This is to remove the conflict of interests that crawls like fungus on the walls of our governance, spreads throughout the society and rots our normal daily life.
Conflict of interest, at the present, is leading the state governance to bankruptcy, throwing off balance its normal operations, and making the governance almost dysfunctional.
The Mongolian society has not paid proper attention to this growing problem from the beginning and has not eliminated it on time. The Mongolian state itself has not held responsible any of the perpetrators, and this threat has dug deeper into the roots of the society.
Conflict of interests is a disagreement between personal and public benefits where the state and local administration officers abuse their public positions for their personal profit, both material and non material.
The major reason why there are relatively fewer occurrences of conflicting interests in other democratic societies is that they can take preventive measures before such instances occur. If it does occur, it is cut off immediately and the society is getting better immunized. That is why it never reaches there the level of crisis like in Mongolia.

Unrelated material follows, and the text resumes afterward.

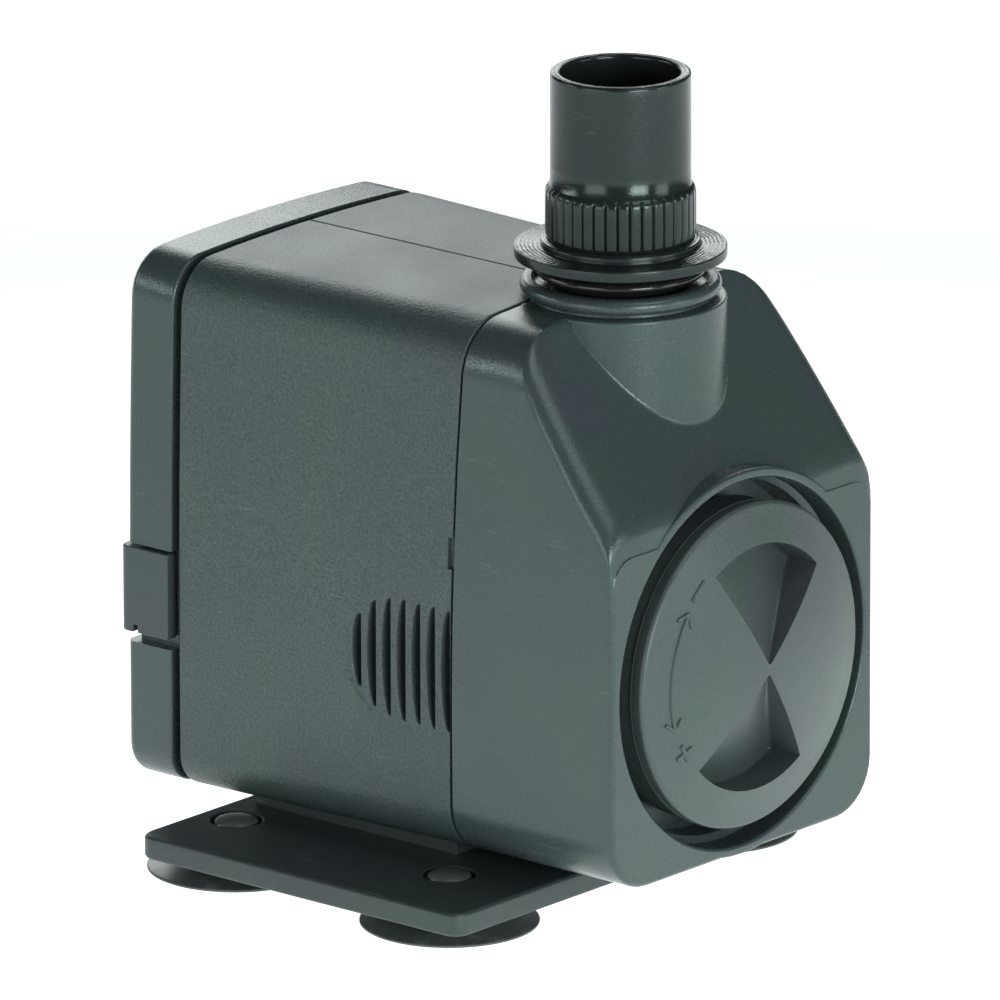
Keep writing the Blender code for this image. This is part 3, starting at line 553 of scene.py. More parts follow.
def metal_winding(name):
    """Enamelled copper wire, laid turn upon turn."""
    wire = 0.42
    material, shader, at = start_material(name, 0.3, metallic=0.9)
    height = part_of(at, 2)
    wander = times(noise(at, 0.3, 1.0), 0.25)
    turns = maths('SINE', times(plus(height, wander), 2 * pi / wire))
    # The colour is darker in the grooves between turns: painted shade, laid over the bump of the same
    # grooves.
    base = mixed(ramp(turns, (0.0, 0.0), (0.6, 1.0)), (0.25, 0.07, 0.02), (0.78, 0.30, 0.10))
    base = mixed(noise(at, 0.8, 3.0), base, (0.55, 0.18, 0.06))
    feed(shader, "Base Color", base)
    feed(shader, "Roughness", plus(times(noise(at, 2.0), 0.25), 0.2))
    bump(shader, (turns, 0.8, 0.15))
    return material


def laminated(name):
    """Stamped steel sheets, stacked along Y, with a little rust."""
    sheet = 0.5
    material, shader, at = start_material(name, 0.4, metallic=0.9)
    depth = part_of(at, 1)
    sheets = maths('SINE', times(depth, 2 * pi / sheet))
    base = mixed(ramp(sheets, (0.0, 0.0), (0.5, 1.0)), (0.10, 0.10, 0.10), (0.42, 0.43, 0.44))
    rust = ramp(noise(at, 0.25, 5.0, 0.7), (0.58, 0.0), (0.72, 1.0))
    base = mixed(times(rust, 0.7), base, (0.23, 0.09, 0.03))
    feed(shader, "Base Color", base)
    feed(shader, "Roughness", plus(times(rust, 0.35), 0.35))
    bump(shader, (sheets, 0.6, 0.08), (noise(at, 2.0, 4.0), 0.3, 0.02))
    return material


def speckled(name, colour, other, rough, scale, depth=0.02, metallic=0.0):
    """Ceramic, ferrite, nylon or resin: two tones in grains, uneven gloss and a fine bump."""
    material, shader, at = start_material(name, rough, metallic=metallic)
    grains = noise(at, scale, 4.0, 0.7)
    clouds = noise(at, scale * 0.08, 2.0)
    base = mixed(ramp(grains, (0.45, 0.0), (0.6, 1.0)), colour, other)
    base = mixed(times(clouds, 0.5), base, tuple(c * 0.7 for c in colour))
    feed(shader, "Base Color", base)
    feed(shader, "Roughness", plus(times(grains, 0.2), rough - 0.1))
    bump(shader, (grains, 0.5, depth))
    return material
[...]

Recently the German Health Minister took the official car to a beach in Spain for her own leisure and caused a huge media buzz. On the next round of parliamentary election two months later, German voters did not support her and her Social Democratic Party as a punishment for vacationing with the tax payers money. Thus otherwise the leading political party had lost the election.
When such a rich country resigns its minister for such a small stuff, how about our nation? What nonsense is the use of a government car for private pleasure! What about those public officials who make the whole ministry, agency and industry a part of his own business. It is a common phenomenon in Mongolian governance to see a minister, his deputy or other high ranking officials, who own businesses in the same sector, finance the election campaign of their party and run their own political election campaign at the cost of public and recover their cost several times after getting elected then nominated into position aimed. This has become a norm of Mongolian governance. The citizens are accustomed to that, and it looks like the foreign partners accepted it too.
A head of investment department of each ministry must always be replaced if the minister is changed. This position responsible for ministry’s investment package is higher than any political seat in that administration. This person invests public money through so called “tender.” If we consider that one third of everything Mongolians have produced in a year is redistributed through the public procurement, that investment department becomes a large shopping counter. But this is only one of thousands of counters in a “department store” of state and local governments.
The government is the largest employer in the country as the public servants became fifteen percent of the labor force. The dream job of many young people is a tax or a customs inspector, judge and police, or a political party’s, its affiliated organizations’ leader. Working for the government means having a chance to study abroad, getting an apartment or, if lucky, becoming a servant for the next government-born billionaire. These facts indicate that sad fact that the Mongolian society accepts and respects conflict of interests.
The basic condition for removing and preventing the conflict of interests is to make the government transparent and keep it that way. True information must reach the society on time in a country with a transparent government. That is the main role of the media. Only the citizens with true and complete information can join their voices and demand with power for transparency.
The political driver that presses for complete and true information is the opposition power. Since we have lost that opposition power, the true information of government reality has disappeared. Media is dependent on owners, who are in a coalition set up to cover the conflict of interests. Only complete and full information makes the government transparent and only a transparent government takes responsibility.
In order to remove conflict of interests, mature democratic societies aspire to prevent it by all means, openly disclose an existing conflict, do not allow the related officials to participate in the decision of those issues, make evaluation through a third party and enforce the code of ethics. Depending on the circumstance, they take few or all of these measures.
In order to prevent the conditions for conflict of interests, public officers sell their companies or the shares related to him/her. Working for the government means serving the people. In English they say, “to be a public servant.” In Mongolia they pretend to remove their company/share ownership by transferring the title to a family member.
If public officers believe there is a conflict of interests in their position, they disclose the information at the first opportunity, through the media. This has never happened in the history of Mongolia.
If any decision in the industry is related to his/her own company, that public officer does not participate in the decision making process. It is simply not allowed. If this happens in Mongolia, the government officers will just have fewer working hours.
If there is a conflict of interest, a third party is invited to make an evaluation. It is hard to find a third party in Mongolia. In one or another way, one of the two parties merges into the third party anyway. Mongolian judiciary system is exemplary of this fusion.
The enforcement of code of ethics is the most effective tool in a society because reputation becomes most important. In Mongolia, they organize a month or a year of code of ethics campaign, which results in nothing, as usual. Yet honor must be the most important character of any statesman. Remember a Korean leader who was accused of bribery in exchange of making profit for a private company? As soon as inspections started, he committed suicide. Here code of honor works.